I have wanted to be a writer for a long time. When I was in Year 6 I wrote a book about a killer shark entirely in rhyming verse, which my teacher deemed so awesome that it was put into the school library, with a library card and everything, so that people could borrow it, which I’m sure absolutely no-one did. But it was a motherf*cking legacy, yo.

A few years later I had another book with my name on it in the library. This time it was the National Library, and the publication was my Britpop fanzine Chester (it’s still there!). There must be some poor sod at the NLA who has to collect and document every publication produced in the country, even those ones made by fifteen year-olds and sold at Red Eye Records. Why didn’t he find my rhyming shark book too, eh? Slack.

At this point in my life, my illustrious writing career ebbed. Was it a coincidence that this happened during my Bachelor of Media (Print Media)? No, it was not. That degree taught me two things: 1) Writing about things you’re not interested in, because you have to is really, really boring, and 2) Writing is a very poorly-paid career with limited opportunities in Australia. I didn’t want to be a writer anymore.

But in every one of the ten years following graduation, during which time I loved pretty much all my jobs and even ended up with a “career” somehow, it was always there, that niggling thought that writing is the thing I should have been doing. I scored another entry in the database of the National Library thanks to Nosey In Newtown, which was selected for preservation for its heritage value, but whatevs, every man and his dog has a blog, right? It doesn’t make you a writer.

This brings me to the last year or so of my life, which has been about eradicating once and for all that big “what if” and doing exactly what I should. I have written every day, I have maintained two published columns, as well as an online column, and a blog, and this blog too for a while now. I have published articles and been paid enough to cover the rent. I’ve been working away at my own bits and bobs. About six months in, I stopped writing “Housewife” on my Customs declaration form, and started writing “Writer”. Unashamedly.

It’s been a truly satisfying and exciting experience. To actually enact the answer to the question “what would you do if you didn’t have to work for a year?” is a rare and luxurious thing, and I’m proud of what I’ve done with that opportunity. I’m thrilled to bits every time someone comments or emails or stops me in the grocery store to tell me that I’ve made them laugh. Sounds like a dream job, right?

Well, for me, no. Because I’ve learned two lessons: 1) Writing about things you’re not interested in, because you have to is really, really boring, and 2) Writing is a very poorly-paid career with limited opportunities in Australia.

Oh, make that three lessons: 3) I’m a slow learner.

It turns out I was right ten years ago. Writing is what I’m best at, and it should be what I’m doing, but not for work: just for fun.

It’s been awesome while it’s lasted, especially in this country where every paltry dollar earned goes so much further, but do I want to return to Australia and scrounge around for work writing things I’m not interested in for the NRMA Open Road magazine, just so I can call myself a writer? Hell, no.

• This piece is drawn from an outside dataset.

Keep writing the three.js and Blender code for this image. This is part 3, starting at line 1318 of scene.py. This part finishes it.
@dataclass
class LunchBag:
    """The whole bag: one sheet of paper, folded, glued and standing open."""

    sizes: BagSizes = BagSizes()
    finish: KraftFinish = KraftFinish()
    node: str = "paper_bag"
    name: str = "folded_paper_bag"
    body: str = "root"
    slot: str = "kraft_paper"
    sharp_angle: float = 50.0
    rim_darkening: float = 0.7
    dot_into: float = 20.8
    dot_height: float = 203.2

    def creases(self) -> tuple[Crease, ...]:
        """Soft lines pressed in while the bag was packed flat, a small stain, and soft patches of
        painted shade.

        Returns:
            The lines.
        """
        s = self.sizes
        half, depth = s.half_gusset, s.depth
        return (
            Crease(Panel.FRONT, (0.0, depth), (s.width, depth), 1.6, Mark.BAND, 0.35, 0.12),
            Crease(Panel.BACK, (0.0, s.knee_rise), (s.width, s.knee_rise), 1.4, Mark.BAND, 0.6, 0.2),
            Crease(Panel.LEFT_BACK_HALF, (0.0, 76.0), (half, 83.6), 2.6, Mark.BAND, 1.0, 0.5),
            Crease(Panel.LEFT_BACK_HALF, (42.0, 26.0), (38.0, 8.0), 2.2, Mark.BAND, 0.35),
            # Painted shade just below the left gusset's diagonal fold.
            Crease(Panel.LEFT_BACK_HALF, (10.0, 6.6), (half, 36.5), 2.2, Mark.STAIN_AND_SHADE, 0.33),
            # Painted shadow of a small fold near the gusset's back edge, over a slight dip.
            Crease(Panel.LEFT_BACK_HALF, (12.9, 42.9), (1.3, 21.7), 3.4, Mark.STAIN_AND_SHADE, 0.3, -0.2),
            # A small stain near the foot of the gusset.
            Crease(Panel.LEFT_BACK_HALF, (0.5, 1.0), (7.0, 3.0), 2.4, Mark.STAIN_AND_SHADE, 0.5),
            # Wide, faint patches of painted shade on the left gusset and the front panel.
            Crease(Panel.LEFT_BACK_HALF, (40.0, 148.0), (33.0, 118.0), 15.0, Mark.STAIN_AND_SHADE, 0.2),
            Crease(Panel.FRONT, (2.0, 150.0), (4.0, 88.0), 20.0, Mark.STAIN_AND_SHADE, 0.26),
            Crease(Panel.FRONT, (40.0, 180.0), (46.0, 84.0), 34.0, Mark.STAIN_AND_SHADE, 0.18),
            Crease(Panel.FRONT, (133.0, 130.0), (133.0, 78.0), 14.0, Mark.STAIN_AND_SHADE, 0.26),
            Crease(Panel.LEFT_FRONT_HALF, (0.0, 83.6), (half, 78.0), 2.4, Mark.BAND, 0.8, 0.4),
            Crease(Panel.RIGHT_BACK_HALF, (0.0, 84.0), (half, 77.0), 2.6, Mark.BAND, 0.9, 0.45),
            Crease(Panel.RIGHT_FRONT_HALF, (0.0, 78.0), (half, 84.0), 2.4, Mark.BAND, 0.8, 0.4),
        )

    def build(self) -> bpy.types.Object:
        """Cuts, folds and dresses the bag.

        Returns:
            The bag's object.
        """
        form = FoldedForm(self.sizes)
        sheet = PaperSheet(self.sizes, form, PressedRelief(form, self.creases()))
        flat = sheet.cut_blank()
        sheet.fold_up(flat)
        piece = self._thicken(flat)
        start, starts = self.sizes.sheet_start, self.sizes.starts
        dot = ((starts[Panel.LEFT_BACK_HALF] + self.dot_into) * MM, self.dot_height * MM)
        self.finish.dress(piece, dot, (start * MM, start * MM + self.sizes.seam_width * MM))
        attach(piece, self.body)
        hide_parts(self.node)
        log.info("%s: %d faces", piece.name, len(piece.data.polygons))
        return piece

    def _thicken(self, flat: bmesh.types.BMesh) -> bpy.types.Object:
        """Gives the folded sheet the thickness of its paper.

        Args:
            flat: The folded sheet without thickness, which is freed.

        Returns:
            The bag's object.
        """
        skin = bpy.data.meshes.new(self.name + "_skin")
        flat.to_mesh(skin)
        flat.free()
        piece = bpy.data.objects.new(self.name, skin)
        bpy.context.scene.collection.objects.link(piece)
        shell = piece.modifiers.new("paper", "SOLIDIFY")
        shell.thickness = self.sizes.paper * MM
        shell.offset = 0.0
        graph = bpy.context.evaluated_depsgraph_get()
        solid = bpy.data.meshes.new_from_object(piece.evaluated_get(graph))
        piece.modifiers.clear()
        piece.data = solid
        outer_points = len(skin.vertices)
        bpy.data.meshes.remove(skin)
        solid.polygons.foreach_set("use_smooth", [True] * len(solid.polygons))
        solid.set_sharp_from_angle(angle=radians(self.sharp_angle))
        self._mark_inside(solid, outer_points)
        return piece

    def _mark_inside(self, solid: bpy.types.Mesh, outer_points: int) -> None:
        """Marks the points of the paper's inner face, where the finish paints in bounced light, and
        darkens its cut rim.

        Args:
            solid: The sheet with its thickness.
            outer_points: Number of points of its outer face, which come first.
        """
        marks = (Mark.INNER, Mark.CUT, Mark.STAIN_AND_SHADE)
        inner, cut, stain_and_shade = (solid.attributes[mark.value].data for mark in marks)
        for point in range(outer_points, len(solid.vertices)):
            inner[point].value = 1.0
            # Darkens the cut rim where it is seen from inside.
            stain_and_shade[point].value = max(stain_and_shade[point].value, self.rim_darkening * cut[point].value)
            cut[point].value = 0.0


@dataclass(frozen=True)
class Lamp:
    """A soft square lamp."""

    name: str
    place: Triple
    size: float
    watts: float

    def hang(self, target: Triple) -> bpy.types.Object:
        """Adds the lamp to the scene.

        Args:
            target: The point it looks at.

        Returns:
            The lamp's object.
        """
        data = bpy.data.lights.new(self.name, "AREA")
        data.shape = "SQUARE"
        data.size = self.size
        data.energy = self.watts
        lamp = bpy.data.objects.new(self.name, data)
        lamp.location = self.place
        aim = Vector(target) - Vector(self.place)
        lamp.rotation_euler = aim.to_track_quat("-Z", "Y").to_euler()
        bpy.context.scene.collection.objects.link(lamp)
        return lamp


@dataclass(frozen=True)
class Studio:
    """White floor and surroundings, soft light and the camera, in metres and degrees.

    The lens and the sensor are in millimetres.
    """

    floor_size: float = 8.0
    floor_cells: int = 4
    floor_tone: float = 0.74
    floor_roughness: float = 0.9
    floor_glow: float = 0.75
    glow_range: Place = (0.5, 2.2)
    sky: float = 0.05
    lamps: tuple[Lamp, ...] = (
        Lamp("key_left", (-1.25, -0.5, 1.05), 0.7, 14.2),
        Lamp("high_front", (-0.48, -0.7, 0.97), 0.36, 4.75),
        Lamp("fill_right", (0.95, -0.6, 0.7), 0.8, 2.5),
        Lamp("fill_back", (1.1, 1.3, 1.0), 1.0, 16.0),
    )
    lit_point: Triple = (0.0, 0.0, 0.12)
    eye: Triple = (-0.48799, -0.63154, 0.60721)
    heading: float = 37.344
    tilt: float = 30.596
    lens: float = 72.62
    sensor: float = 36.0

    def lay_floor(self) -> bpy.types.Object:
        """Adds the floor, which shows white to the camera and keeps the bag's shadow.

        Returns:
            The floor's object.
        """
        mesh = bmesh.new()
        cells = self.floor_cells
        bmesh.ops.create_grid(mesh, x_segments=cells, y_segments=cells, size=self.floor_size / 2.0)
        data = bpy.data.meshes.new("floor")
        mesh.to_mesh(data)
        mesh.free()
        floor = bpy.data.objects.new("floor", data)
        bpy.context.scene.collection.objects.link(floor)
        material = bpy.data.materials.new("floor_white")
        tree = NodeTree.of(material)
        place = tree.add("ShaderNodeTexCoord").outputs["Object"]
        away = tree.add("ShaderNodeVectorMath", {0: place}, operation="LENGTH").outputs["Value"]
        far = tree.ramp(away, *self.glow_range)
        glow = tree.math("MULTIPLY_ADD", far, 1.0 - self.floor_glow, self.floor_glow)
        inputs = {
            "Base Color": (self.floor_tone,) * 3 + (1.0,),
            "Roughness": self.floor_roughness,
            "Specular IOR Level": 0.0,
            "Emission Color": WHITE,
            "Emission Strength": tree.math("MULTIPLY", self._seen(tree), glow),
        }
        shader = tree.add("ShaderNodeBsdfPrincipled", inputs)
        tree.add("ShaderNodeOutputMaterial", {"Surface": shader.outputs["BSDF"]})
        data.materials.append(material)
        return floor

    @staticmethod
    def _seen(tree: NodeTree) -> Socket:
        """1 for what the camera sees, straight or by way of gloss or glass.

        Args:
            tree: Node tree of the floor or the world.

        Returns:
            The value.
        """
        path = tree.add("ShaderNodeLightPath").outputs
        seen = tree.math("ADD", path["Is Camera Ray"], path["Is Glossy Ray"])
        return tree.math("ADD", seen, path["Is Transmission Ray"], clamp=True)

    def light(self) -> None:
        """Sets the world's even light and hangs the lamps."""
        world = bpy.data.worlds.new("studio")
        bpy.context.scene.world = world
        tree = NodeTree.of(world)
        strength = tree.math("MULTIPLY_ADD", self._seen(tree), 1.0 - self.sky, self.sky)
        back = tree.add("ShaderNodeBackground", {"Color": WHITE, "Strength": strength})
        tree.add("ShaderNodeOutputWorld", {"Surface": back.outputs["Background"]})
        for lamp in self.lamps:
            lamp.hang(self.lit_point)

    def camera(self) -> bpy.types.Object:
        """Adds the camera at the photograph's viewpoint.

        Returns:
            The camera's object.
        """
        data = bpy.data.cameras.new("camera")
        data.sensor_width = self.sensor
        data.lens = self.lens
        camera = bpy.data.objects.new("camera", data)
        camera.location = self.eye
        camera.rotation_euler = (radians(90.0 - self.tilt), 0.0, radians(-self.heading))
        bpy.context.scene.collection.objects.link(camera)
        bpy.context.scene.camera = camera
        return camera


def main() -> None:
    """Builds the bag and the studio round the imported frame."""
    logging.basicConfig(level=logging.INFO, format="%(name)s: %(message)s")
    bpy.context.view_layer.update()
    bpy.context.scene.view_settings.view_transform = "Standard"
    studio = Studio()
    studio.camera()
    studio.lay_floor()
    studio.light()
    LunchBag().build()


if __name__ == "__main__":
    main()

Instead, I’m going to go back into one of those jobs I’ve always enjoyed before, for both the work and the pay, and – I hope – I’m going to continue being a writer on the side. And unlike before, I’m not going to beat myself up about that. It might have taken me ten years to rediscover what I already knew about writing, but I think I finally understand an important point I missed before: you can have a “dream” and you can have a “job” co-existing as two separate aspects to your life, and that’s just as worthy an aspiration as finding the two combined in one.